You ever get the feeling that your sense of humor is wasted on most? You know the feeling, something said at just the right time that strikes you as FAR funnier than those around you...example? Sure, why not.
I'm standing in line..no, check that. I'm checking out at a Randall's on my way home from work. I only have about 4 items, so the checker rings them up and just as I'm swiping my ATM card, someone must have knocked a reciever off of one of the phones while it was activated for the PA system, because this loud screeching tone began to drown out even the considerable amount of supermarket white noise so present in our modern shopping facilities.
Someone behind me, probably with fingers in thier ears though that's just a guess because I never turned around, exclaims 'What's that!?'
Now, less like Fozzy Bear, more like...hmmm...Bob Newhart, while keying in my PIN, not even looking up, serious as a Vulcan with Klingon version of the clap (I know, geek alert...) "A garage band fire alarm." <hit enter for end of PIN>
Nothing..not a grin, not a groan...nothing. From anyone within earshot. Ah well, at least my humor isn't lost on me...that's a start right?
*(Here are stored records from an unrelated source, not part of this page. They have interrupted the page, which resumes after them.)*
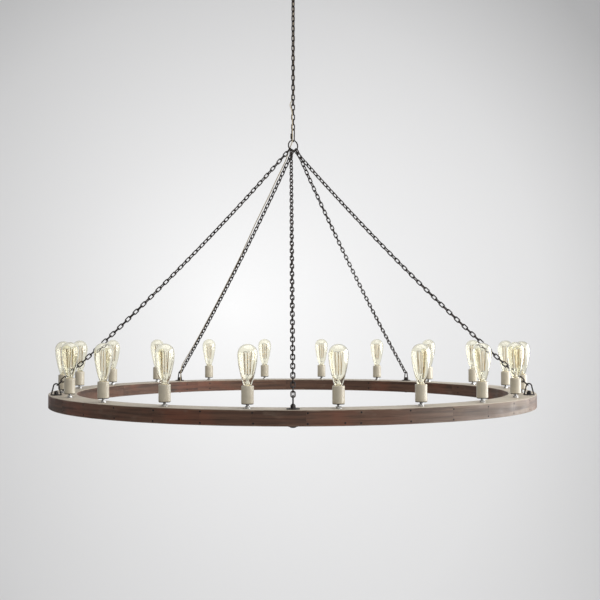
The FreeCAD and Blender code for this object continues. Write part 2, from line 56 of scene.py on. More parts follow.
# Chain. Neighbours' bars bear on each other with the seat's gap between them.
SEAT = 0.3
HOOK_GAP = 0.65
PITCH = 19.4
WIRE = 4.3
LINK_WIDTH = 16.2
MAIN_LINKS = 28
MAIN_FIRST_TURN = 135.0
MAIN_TWIST = 27.0
SIDE_LINKS = 64
SIDE_SAG = 0.015

# Hub ring and quick link
HUB_HEIGHT = 949.0
HUB_WIRE = 5.0
HUB_RADIUS = 21.5
HUB_AZIMUTH = 34.0
QUICK_WIRE = 4.5
QUICK_BOW = 9.0
QUICK_INNER_LENGTH = 45.0
QUICK_INNER_RADIUS = 6.75
SLEEVE_HEIGHT = 11.5
SLEEVE_LENGTH = 21.0

# Heights, from the ceiling down
LOOP_CENTRE = -47.0
MAIN_TOP = -55.05
MAIN_BOTTOM = MAIN_TOP - PITCH * MAIN_LINKS
QUICK_BOTTOM = MAIN_BOTTOM + SEAT / 2 - QUICK_INNER_LENGTH
HUB_CENTRE = QUICK_BOTTOM + SEAT - (HUB_RADIUS - HUB_WIRE / 2)
RIM_THICKNESS = 48.0
RIM_TOP = HUB_CENTRE - HUB_HEIGHT
RIM_BOTTOM = RIM_TOP - RIM_THICKNESS
SOCKET_BOTTOM = RIM_TOP + 12.0
SOCKET_TOP = SOCKET_BOTTOM + 55.0

# Rim
RIM_OUTER = 914.0
RIM_INNER = 812.4
BLOCKS = 36
BLOCK_TURN = 10.0
FIRST_BLOCK = 2.4
GROOVE_RADIUS = 864.5
GROOVE_WIDTH = 16.0
GROOVE_DEPTH = 24.0

# Lamps and brackets
LAMPS = 20
LAMP_RADIUS = 863.2
LAMP_TURN = 18.0
FIRST_LAMP = 9.0
BRACKETS = 5
BRACKET_RADIUS = 888.0
BRACKET_TURN = 72.0
FIRST_BRACKET = -90.0
PLATE = 3.0
BAIL_LEG = 28.5
BAIL_RADIUS = 9.5
BAIL_PULL = 135.0
CORD_WIDTH = 3.8

# Where on the hub ring each side chain hangs, from its lowest point, and its bracket
HOOKS = {"left": -46.0, "front": -25.0, "back_left": -3.0, "right": 27.0, "back_right": 50.0}
BRACKET_OF = {"front": 0, "right": 1, "back_right": 2, "back_left": 3, "left": 4}

rng = random.Random(7)


# ---- Geometry helpers ----

def heading(azimuth):
    """Level unit vector at an azimuth in degrees."""
    return Vector((cos(radians(azimuth)), sin(radians(azimuth)), 0))


class Build:
    """Collects vertices and faces, with a material index for each face."""

    def __init__(self):
        self.verts = []
        self.faces = []
        self.slots = []

    def add(self, verts, faces, slot=0):
        first = len(self.verts)
        self.verts += [Vector(v) for v in verts]
        self.faces += [tuple(first + i for i in face) for face in faces]
        self.slots += [slot] * len(faces)

    def placed(self, other, matrix):
        """Adds a copy of another build."""
        first = len(self.verts)
        self.verts += [matrix @ v for v in other.verts]
        self.faces += [tuple(first + i for i in face) for face in other.faces]
        self.slots += other.slots

    def object(self, name, materials, sharp=35):
        mesh = bpy.data.meshes.new(name)
        mesh.from_pydata([tuple(v * MM) for v in self.verts], [], self.faces)
        for material in materials:
            mesh.materials.append(material)
        mesh.polygons.foreach_set("material_index", self.slots)
        mesh.update()
        mesh.shade_smooth()
        mesh.set_sharp_from_angle(angle=radians(sharp))
        made = bpy.data.objects.new(name, mesh)
        bpy.context.scene.collection.objects.link(made)
        return made


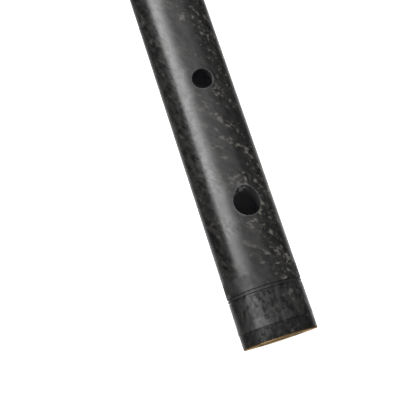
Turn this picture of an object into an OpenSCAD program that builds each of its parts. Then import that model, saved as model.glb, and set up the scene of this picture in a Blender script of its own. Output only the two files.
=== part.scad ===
// Low tin whistle in D: a carbon fibre tube whistle in two halves, with a tuning slide.
// The bore axis lies along X. The foot end is at x = 0, the mouth end at +X,
// and the finger holes and the window face +Z.

/* [Tube] */
// Outside diameter of the tube
tube_d = 25.4; // [22:0.1:29]
// Wall of the head tube, and of the body tube round its socket
head_wall = 2.4; // [2:0.1:2.8]
// Wall of the body tube just below the socket
body_wall = 3.2; // [2.9:0.1:4]
// Wall of the body tube at the foot
foot_wall = 3.7; // [3.4:0.1:5]
// Length of the body from its foot end to the joint
body_length = 385; // [370:1:420]
// Length of the head from the joint to the mouth end
head_length = 184.7; // [160:0.1:220]
// Gap between body and head with the slide pushed home
joint_gap = 0.3; // [0.2:0.05:1]

/* [Bands] */
// Wall of the sleeve and bands that are bonded over the tube's ends
band_wall = 1.1; // [0.8:0.05:1.4]
// How far the sleeve and bands lie below the tube's surface
band_drop = 0.05; // [0:0.01:0.15]
// Length of the foot sleeve with the end ring's rim
sleeve_length = 17; // [12:0.1:25]
// Length of the bands on each side of the joint
band_length = 16.2; // [12:0.1:25]
// Width of the bead between the two turned grooves
bead_width = 0.45; // [0.3:0.05:1]
// Width of each turned groove
groove_width = 0.3; // [0.2:0.05:0.6]
// Depth of each turned groove
groove_depth = 0.25; // [0.1:0.05:0.4]
// Length of the lip at the foot
lip_length = 4.8; // [3:0.1:8]
// How much the lip's radius shrinks towards the foot end
lip_drop = 0.05; // [0:0.05:0.6]
// Bevel on the lip's end, beside the rim
lip_bevel = 0.1; // [0.05:0.05:0.5]
// How much the sleeve flares out towards the lip
flare_rise = 0.1; // [0:0.02:0.3]
// Length of the flare
flare_length = 3; // [1:0.5:6]
// Bevel on the ends of the bands and on the tube's shoulders
edge_bevel = 0.15; // [0.05:0.05:0.3]

/* [End ring] */
// Thickness of the rim that covers the tube's end face
rim_thickness = 0.4; // [0.3:0.05:1.5]
// Depth of the ring inside the tube, with the rim
ring_depth = 7; // [4:0.5:12]
// Wall of the ring inside the tube
ring_wall = 0.9; // [0.6:0.05:1.4]
// Bevel round the rim's outer edge
rim_bevel = 0.1; // [0.05:0.01:0.14]

/* [Finger holes] */
// Distance of hole 1, nearest the mouth, from the foot end
hole_1_x = 259; // [250:0.5:270]
// Diameter of hole 1
hole_1_d = 8.2; // [6:0.1:10]
// Distance of hole 2 from the foot end
hole_2_x = 217; // [205:0.5:230]
// Diameter of hole 2
hole_2_d = 9.5; // [6:0.1:11]
// Distance of hole 3 from the foot end
hole_3_x = 178; // [165:0.5:190]
// Diameter of hole 3
hole_3_d = 8.5; // [6:0.1:10]
// Distance of hole 4 from the foot end
hole_4_x = 126; // [115:0.5:140]
// Diameter of hole 4
hole_4_d = 9; // [6:0.1:10]
// Distance of hole 5 from the foot end
hole_5_x = 89.1; // [78:0.1:100]
// Diameter of hole 5
hole_5_d = 7.1; // [5:0.1:10]
// Distance of hole 6, nearest the foot, from the foot end
hole_6_x = 45; // [38:0.1:60]
// Diameter of hole 6
hole_6_d = 9.1; // [6:0.1:11]
// Lean of hole 6 towards the foot on its way in, in degrees
hole_6_lean = 27; // [0:1:35]
// Turn of hole 6 round the tube from the line of the others, in degrees
hole_6_turn = 5; // [0:0.5:10]

/* [Tuning slide] */
// Length of the slide inside the body with the slide pushed home
slide_reach = 36; // [32:0.5:39]
// Length of the slide that is bonded into the head
slide_seat = 35; // [20:0.5:50]
// Wall of the slide
slide_wall = 1.6; // [1.3:0.05:1.8]
// Running clearance between slide and socket on the radius
slide_clearance = 0.05; // [0.02:0.01:0.09]
// Depth of the socket in the body tube
socket_depth = 40; // [39.5:0.5:60]
// Bevel on the slide's leading end
slide_bevel = 0.6; // [0.2:0.1:1]
// Distance of the upper O-ring from the slide's leading end
seal_upper = 15; // [12:0.5:17]
// Distance of the lower O-ring from the slide's leading end
seal_lower = 6; // [4:0.5:9]
// Depth of the O-ring grooves
seal_depth = 0.9; // [0.6:0.05:1]
// Width of the O-ring grooves
seal_width = 1.4; // [1.2:0.05:2]
// Clearance of each O-ring from its groove's floor and from the socket
seal_clearance = 0.03; // [0.01:0.01:0.08]

/* [Fipple] */
// Length of the windway, which is the fipple plug's length too
windway_length = 44; // [36:0.5:60]
// Width of the windway and window, across the bore
windway_width = 13; // [10:0.1:14]
// Height of the windway at the mouth end
windway_mouth_h = 1.4; // [1.2:0.05:2]
// Height of the windway where it opens into the window
windway_exit_h = 1.1; // [0.9:0.05:1.2]
// How far the windway's roof is cut into the tube's wall
windway_roof = 0.55; // [0.3:0.05:0.8]
// Bevel on the floor and roof where the windway ends
exit_bevel = 0.35; // [0.1:0.05:0.5]
// Length of the window from the windway to the blowing edge
window_length = 9; // [7:0.5:12]
// Slope of the ramp behind the blowing edge, in degrees
ramp_slope = 12; // [9:0.5:20]
// Thickness of the blowing edge
blade_thickness = 0.15; // [0.1:0.01:0.4]

/* [Beak] */
// Height of the beak's tip
tip_height = 13; // [11:0.1:15]
// Radius of the scoop under the beak
scoop_r = 48; // [35:1:70]
// How far past the tip the scoop is centred
scoop_shift = 2; // [0:0.5:6]
// Radius of the tip's corners, seen from above
corner_r = 5; // [2:0.5:8]
// Radius of the tip's upper edge
tip_edge_r = 0.9; // [0.3:0.1:1.2]

/* [Hidden] */

$fn = 120;
spare = 1;  // how far each cutter runs past what it cuts

tube_r = tube_d / 2;
head_bore_r = tube_r - head_wall;
body_bore_r = tube_r - body_wall;
foot_bore_r = tube_r - foot_wall;
band_r = tube_r - band_drop;
seat_r = tube_r - band_wall;
ring_seat_r = foot_bore_r + ring_wall;
rim_r = band_r - lip_drop;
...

...or could it have been the spray cheese, tampons, ant killer and plastic party whistles in my bag.
Nah.
Comments (2)
I'll testify, brutha Zane!
Nothing sucks worse than uttering a three-way bilingual pun that would also warp the brain of anyone who understood both the origins of the last industrial revolution and the corruption of the Nixon administration, only to be met with blank stares.
Go ahead, you simpletons! Go ahead and think I'm crazy!
You make me laugh like the idiot that I undoubtedly am!